Did you know 1 in 5 Americans will develop skin cancer at some point in their lives? As the weather improves, we often spend more time outdoors at events from BBQs to sporting events. Bronzed skin is the look of the past and I had a chance to interview board certified NYC dermatologist, Dr. Janet Prystowsky, about sunscreen safety.
What are some often overlooked places when parents are applying sunscreen to kids?
Most parents are great about covering their kid’s back, arms, legs, chest, neck, and face. Easy places to forget, however, are their kid’s ears, ankles, hands and tops of their feet. The scalp is another site that’s very important to pay attention to. I’ve seen many burns along the part line for girls and boys. But boys that have very short haircuts can burn their entire scalps. I encourage mothers to let their boys hair grow longer in the summer so that their ears and scalps are better protected.
How can parents be sure they have enough coverage for themselves?
Clothing is the best way to stay protected. Wide brimmed hats, shirts, pants, shoes, (and even umbrellas) are better sun protectants than sunscreen. For any place that isn’t covered by clothing though, and even if you’re under shade, wear sunscreen and reapply every 2 hours.
Sunscreen comes in so many forms nowadays - is there a difference in terms of safety or effectiveness?
Using a broad spectrum SPF 50+ mineral sunscreen is the way to go. It may sound like overkill, but a lot of times sunscreens will overstate their effectiveness. My rule of thumb is to divide the SPF number by 2 to get the real SPF number. Broad spectrum sunscreen blocks UVA and UVB rays, whereas other sunscreens only block UVB. You won’t get burnt if you use a sunscreen that only blocks UVB, but you will get sun damage that can manifest later on as age spots, wrinkles, or even skin cancer.
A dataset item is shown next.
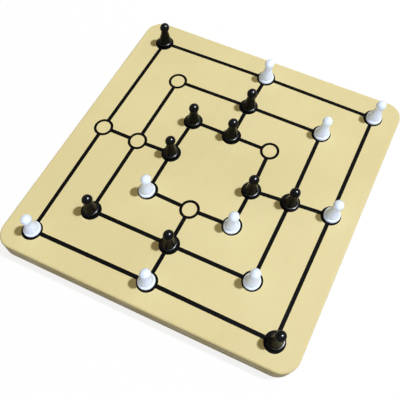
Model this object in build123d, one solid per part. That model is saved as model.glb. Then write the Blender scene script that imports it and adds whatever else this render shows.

What ingredients are important to find in sunscreen?
Look for mineral sunscreens that use titanium oxide and/or zinc oxide. Those sunscreens don’t have as many chemicals that can absorb through your skin into the bloodstream. They remain on the skin surface as physical blockers.
Why are people still using tanning beds if they're so dangerous?
Even though tan skin is a sign of sun damage, it’s still in vogue for a lot of people. So in order to look tan year round, some people are willing to risk early wrinkles, age spots, and skin cancer. They may not even realize that tanning beds are just as harmful (and maybe more harmful?) as tanning outside.
How can parents encourage their teens to stay away from tanning beds and practice safe sun?
If parents practice good sun protection habits, their kids will pick it up. Explaining why tanning isn’t safe will do more than telling them not to do it. Show them an elderly person’s hands and they’ll get the idea. Tanning used to be considered healthy, so an elderly person’s hands will be covered in wrinkles and strange looking blotches and bumps. You can reduce that with good sun protection.
How can parents make sure their children have good sun habits?
If parents practice good sun protection with their kids, they can help their children form good habits. They’ll pick up on what you do and emulate it. Remind them that clothing is their first defense from the sun. And for any place that isn’t covered by clothing, they’ll need sunscreen, or else they run the risk of getting burned.